For all of the above to take place, RoPs enable what is known as a “motion”. The chair will ask for motions which then enable the debate to move in a certain manner through the proposal of caucuses. The voting for motions will typically go in the following manner:
  • The chair asks for motions
  • Delegates propose motions after being recognised by the chair
  • The chair will start the voting procedure in the order of disruptiveness
  • The chair will ask for seconds and objections for one motion at a time
  • If there are objections, then there will be a procedural vote in which delegates are not allowed to abstain.
  • If there is a simple majority then the motion is accepted by the committee and the chair will proceed with the motion.

  • While this structure for accepting motions is fine in my eyes, some conferences allow for bizarre rules which render this process either pointless or more complicated than it has to be. 

    One trend throughout many conferences is regarding the disruptiveness of motions. The disruptiveness of motions refers to the order in which they should be voted on. For example, an extension to a caucus should be voted on first instead of another caucus, a perfectly logical decision. However, lots of conferences make the total time of a caucus or even the speaker’s time, a key indicator on how disruptive a motion is.
    In practice, this means that a moderated caucus which is 11 minutes should be voted on first instead of a caucus that is 10 minutes long. Or even, that a motion that has 2 minutes per speaker should be voted on first instead of a motion with 1 minute per speaker. 

    This is entirely illogical to me. This system does not take into consideration the topic of the motion and simply results in an auction in which delegate after delegate proposes longer and longer motions in order to have their motion voted on first. Indeed, in my eyes, this does not promote consensus and advances competition between delegates, something which is entirely against the spirit of the UN. I sincerely hope that this rule is abolished at all conferences. 

    Instead, the same motions should simply be voted on in the order in which they were introduced, or if a chair believes that a certain motion should be looked at first, then enable the chair to use their discretion to allow this. 

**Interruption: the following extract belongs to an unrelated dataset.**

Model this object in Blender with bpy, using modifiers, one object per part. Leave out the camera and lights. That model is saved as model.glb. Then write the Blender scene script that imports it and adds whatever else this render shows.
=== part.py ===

    Another peculiar thing that I have seen regarding the above process is either the complete removal of seconds and objections or the removal of just objections. The removal of objections to a motion is another entirely illogical decision. How can a delegate express their disapproval of a motion if objections are not allowed? This results in a situation in which all motions are accepted, regardless of how good or bad they might be and removes all decision making authority from delegates who are ultimately representing sovereign countries who have the right to object to such decisions. 

    Ultimately, the main objective of the committee is to pass a draft resolution. While the structure of draft resolutions in parliamentary RoP is similar to the resolutions created by the UN, there are some issues within the structure of the resolutions that can often cause massive arguments between delegates. Most RoP require a maximum number of sponsors and a minimum number of signatories. 

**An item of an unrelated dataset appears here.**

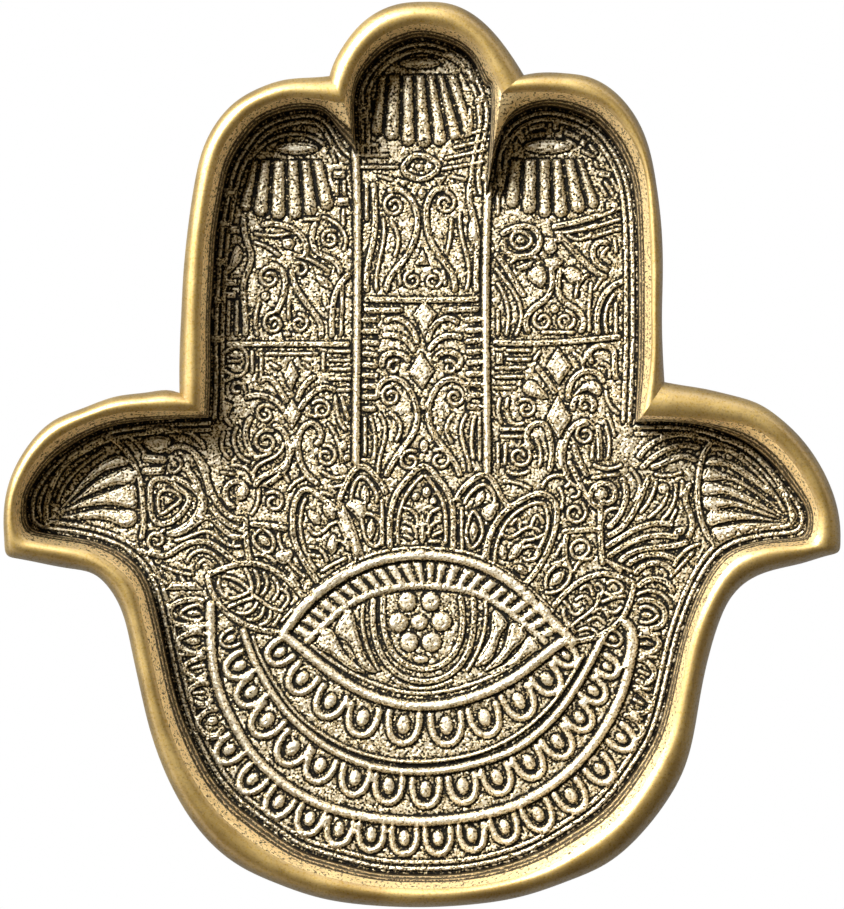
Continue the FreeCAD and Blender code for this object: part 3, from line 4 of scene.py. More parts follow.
import bpy
import numpy as np
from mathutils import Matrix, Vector

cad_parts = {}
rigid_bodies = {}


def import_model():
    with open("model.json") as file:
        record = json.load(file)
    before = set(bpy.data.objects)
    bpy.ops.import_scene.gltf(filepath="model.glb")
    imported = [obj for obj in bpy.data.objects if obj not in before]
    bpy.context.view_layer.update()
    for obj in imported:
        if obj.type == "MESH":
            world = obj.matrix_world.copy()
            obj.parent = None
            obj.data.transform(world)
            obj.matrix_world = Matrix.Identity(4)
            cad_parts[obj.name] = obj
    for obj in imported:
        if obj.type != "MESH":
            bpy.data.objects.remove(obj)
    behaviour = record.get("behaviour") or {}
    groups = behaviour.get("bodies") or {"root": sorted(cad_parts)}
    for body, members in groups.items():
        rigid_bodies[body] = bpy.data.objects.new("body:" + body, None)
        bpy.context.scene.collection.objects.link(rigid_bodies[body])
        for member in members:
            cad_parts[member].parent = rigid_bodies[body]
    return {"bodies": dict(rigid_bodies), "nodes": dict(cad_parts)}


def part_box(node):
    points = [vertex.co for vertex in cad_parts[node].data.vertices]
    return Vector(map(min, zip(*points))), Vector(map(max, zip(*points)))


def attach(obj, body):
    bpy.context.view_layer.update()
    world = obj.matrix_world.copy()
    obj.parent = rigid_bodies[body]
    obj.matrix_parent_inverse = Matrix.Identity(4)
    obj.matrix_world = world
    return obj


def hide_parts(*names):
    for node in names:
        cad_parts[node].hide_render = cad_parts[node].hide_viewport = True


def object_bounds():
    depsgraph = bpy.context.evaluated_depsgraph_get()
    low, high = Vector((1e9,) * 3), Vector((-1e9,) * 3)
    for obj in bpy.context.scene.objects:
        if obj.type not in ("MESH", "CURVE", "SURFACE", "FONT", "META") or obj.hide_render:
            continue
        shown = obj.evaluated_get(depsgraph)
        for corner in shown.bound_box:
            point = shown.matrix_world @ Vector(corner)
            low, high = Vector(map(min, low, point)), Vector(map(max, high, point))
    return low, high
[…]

    However, these rules are in many cases against the principles of the UN, especially in a General Assembly setting in which all member states have an equal vote. While there are usually multiple co-sponsors to a draft resolution, this is not a requirement. On the other hand, in MUN RoP, there is usually a limit on the number of sponsors. But I need to ask, why? In the 25+ conferences that I have chaired at, this artificial limit on the number of sponsors only causes difficulties and results in the friendliest of blocs having arguments with each other on who should be the sponsor of a draft resolution, even if they have all put an equal amount of work in the draft resolution. 

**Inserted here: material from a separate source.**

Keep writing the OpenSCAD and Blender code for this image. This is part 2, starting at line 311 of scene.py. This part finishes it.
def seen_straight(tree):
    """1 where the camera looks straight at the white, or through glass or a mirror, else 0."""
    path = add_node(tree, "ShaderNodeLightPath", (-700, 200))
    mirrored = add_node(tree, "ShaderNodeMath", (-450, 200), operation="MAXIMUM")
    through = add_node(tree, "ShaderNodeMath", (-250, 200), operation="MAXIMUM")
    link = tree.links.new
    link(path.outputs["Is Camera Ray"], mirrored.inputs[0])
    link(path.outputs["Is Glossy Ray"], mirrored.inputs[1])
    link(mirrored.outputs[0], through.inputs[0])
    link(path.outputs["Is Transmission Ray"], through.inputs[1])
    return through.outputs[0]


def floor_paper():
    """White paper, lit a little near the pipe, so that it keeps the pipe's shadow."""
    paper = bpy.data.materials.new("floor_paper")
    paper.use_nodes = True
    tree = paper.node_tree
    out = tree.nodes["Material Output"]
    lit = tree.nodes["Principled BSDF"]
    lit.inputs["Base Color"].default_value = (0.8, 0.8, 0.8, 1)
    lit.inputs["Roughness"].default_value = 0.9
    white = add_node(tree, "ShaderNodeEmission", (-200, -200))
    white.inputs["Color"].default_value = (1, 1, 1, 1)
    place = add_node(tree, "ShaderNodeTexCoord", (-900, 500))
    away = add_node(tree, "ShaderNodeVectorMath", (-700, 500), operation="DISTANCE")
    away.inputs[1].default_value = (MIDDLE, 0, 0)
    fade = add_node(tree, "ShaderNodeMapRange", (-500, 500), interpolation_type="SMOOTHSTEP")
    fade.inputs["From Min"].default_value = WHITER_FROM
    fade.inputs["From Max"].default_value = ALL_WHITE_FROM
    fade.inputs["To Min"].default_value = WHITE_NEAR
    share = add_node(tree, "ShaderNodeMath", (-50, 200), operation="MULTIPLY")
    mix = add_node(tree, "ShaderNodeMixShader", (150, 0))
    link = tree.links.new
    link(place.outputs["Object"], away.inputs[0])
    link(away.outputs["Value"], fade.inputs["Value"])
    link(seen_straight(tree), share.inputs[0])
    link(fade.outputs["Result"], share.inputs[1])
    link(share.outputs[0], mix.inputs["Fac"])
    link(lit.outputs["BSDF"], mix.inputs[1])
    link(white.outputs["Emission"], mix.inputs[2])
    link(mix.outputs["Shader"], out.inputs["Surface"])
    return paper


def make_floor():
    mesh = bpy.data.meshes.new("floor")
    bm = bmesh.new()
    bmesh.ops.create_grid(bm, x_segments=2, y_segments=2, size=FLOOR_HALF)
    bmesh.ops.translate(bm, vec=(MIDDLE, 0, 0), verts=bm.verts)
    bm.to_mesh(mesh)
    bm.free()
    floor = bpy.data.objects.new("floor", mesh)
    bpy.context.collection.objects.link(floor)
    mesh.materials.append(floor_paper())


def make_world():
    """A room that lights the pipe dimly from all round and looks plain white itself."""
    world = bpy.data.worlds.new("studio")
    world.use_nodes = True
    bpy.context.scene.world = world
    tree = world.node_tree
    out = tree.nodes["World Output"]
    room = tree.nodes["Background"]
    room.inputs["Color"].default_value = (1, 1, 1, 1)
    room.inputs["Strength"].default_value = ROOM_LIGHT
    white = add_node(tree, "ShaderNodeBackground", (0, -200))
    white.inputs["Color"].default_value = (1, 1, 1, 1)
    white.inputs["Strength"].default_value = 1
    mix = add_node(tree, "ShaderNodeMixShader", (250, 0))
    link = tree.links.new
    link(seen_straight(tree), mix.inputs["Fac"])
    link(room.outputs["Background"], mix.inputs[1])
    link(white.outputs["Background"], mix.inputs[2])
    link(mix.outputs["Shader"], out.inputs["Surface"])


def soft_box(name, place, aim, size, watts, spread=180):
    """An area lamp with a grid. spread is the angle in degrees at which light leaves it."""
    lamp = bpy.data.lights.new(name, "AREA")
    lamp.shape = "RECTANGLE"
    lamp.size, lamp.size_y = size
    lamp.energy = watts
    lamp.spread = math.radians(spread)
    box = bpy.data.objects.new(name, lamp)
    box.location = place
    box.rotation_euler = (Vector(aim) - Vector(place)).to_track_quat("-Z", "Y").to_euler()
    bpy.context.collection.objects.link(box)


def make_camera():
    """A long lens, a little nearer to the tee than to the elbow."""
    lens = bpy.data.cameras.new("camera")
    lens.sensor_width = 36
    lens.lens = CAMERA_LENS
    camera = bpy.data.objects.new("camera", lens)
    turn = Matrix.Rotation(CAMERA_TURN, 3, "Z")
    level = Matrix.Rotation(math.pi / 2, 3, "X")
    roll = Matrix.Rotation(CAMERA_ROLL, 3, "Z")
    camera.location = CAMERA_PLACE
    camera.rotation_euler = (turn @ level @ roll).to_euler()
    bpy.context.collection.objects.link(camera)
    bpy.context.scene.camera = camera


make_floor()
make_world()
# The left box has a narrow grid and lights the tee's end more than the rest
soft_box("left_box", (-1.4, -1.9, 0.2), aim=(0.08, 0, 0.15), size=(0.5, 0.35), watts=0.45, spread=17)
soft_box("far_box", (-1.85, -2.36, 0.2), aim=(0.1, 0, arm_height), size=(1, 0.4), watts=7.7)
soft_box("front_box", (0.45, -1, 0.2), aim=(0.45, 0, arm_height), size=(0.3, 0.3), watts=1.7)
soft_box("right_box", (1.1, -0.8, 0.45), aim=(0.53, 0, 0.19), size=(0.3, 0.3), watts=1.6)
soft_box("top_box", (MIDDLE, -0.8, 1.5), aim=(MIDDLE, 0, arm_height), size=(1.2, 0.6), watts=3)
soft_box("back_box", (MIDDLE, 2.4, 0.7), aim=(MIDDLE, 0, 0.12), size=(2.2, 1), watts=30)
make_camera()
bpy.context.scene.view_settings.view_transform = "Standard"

    There have been multiple occasions in which I have told delegates in my committee that I do not care who is a sponsor or signatory and I have used my discretion to allow as many sponsors as they like. This limit of sponsors just creates unnecessary conflict as delegates automatically correlate the likelihood of them winning an award to whether or not they are a sponsor to a draft resolution or not. Therefore, I would like to suggest that there should not be any limit on the quantity of sponsors.

    Closure of debate
    The final element of the rules of procedure in this type of debating focuses on the closure of debate and then final vote on draft resolutions. Motions to accept the closure of debate can usually cause some controversy within the committee. Firstly, at some conferences, if there are objections to the closure of debate, a speaker’s list is opened with delegates speaking in favour and against the closure of debate.
    Another issue regarding the closure of debate revolves around the order in which resolutions are voted upon. Most conferences do not necessarily describe the order in which resolutions should be voted upon. When they do, they often specify that they should be ordered in the order in which they were introduced: namely, draft resolution 1.1, 1.2, 1.3 etc. 

    However, in my experience this is not the best way to order the voting of resolutions. In this example, imagine that we have two opposing blocs in the committee. Each bloc comes up with a draft resolution. Draft resolution 1.1 for bloc A and draft resolution 1.2 for bloc B. However, what if these two blocs are able to merge their two resolutions into draft resolution 1.3?

    Logic would dictate that this resolution has the support of the committee as both blocs have come together to form one resolution. Therefore, why is it that in most conferences, the standard order of voting is to vote on the first resolution when a compromise draft resolution has already been submitted and is going to be voted upon anyway? The RoP should be changed so that the standard order of voting focuses on the most recently passed draft resolution. 

    The standard RoP found within most conferences which base themselves on Robert’s Rules have certain advantages. While they allow for a degree of flexibility from conference to conference, this can also result in confusion as delegates may not be familiar with the certain rules used within a region. 

    However, with this being said, Robert’s Rules are very simple to understand and adapt depending on the size of the conference that you may organise. This along with the common usage of these rules makes this style of parliamentary debating very popular globally. The suggestions in this article are here to ensure an easier procedure while encouraging consensus and diplomacy, an aspect of MUN that is commonly ignored by these set of RoP.